Texas is already home to one of the nation’s few facilities that accept low-level nuclear waste. Since 2012, Waste Control Specialists in Andrews County, a company that was formally owned by the late Dallas billionaire Harold Simmons, has disposed of contaminated tools, building materials and protective clothing, among other items, from shuttered reactors and hospitals.
Environmentalists have closely scrutinized the company as it has broadened the scale of the waste it accepts, and the Sierra Club has challenged the site’s permits in court, saying the group was never given a hearing to voice its objections to the project — namely that groundwater would enter its disposal wells.
“It just seems like the goalposts constantly move,” said Cyrus Reed, conservation director for the group’s Texas chapter.

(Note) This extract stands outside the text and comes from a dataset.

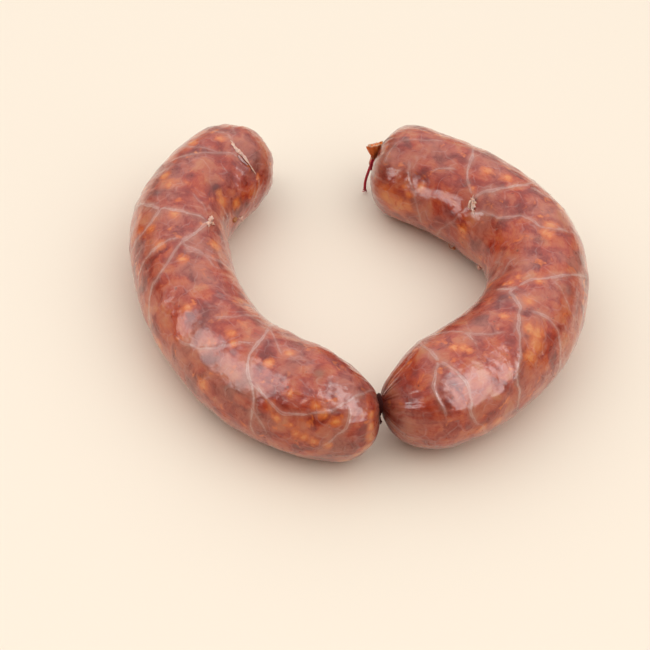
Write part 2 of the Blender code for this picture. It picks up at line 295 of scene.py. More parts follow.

Even if Texas asks for consideration, Congress would need to change the 1987 law naming Yucca Mountain as the nation’s repository for high-level radioactive waste. The U.S. House and Senate remain sharply divided on the issue.
While the Senate, led by Reid, seeks to look beyond Yucca Mountain, the House wants to see the project through, citing the large investments already made.
“Billions of dollars, both public and private, have been invested in developing the storage facility at Yucca Mountain. We can’t just abandon this project,” U.S. Rep. Joe Barton, R-Ennis, said in a statement to The Texas Tribune. “The debate in Washington is more about politics, than practical science and it doesn’t look like a solution is coming soon.”
In the time it takes Congress to ultimately reach a consensus, turnover in state legislatures could mean that Texas or any other state that might ask host a site will change its mind.
Still, advocates of permanent storage say they will monitor discussions in Texas, hoping the talk will educate more people about a political standoff that’s costing U.S. taxpayers billions of dollars.
“Any interest outside the Beltway is positive,” said Everett Redmond, director of nonproliferation and fuel cycle policy at the Nuclear Energy Institute in Washington.
With the difficulties in mind, some — Barton included — have suggested permitting one or two centralized facilities to temporarily store the waste while Washington continues to wrangle over the long-term site. Such a plan would not solve the long-term disposal issue, but it would remove responsibility from electric generators and halt the lawsuits against the federal government.
Developing even a temporary site, however, could take as long as 10 years, Redmond said.
Texas lawmakers will also study the feasibility of bringing to the state an interim facility, which would store waste from around the country, according to Straus’ instructions.
“I would welcome one of those facilities in Texas, as long as the community welcomes it,” Barton said.
Neena Satija contributed to this report.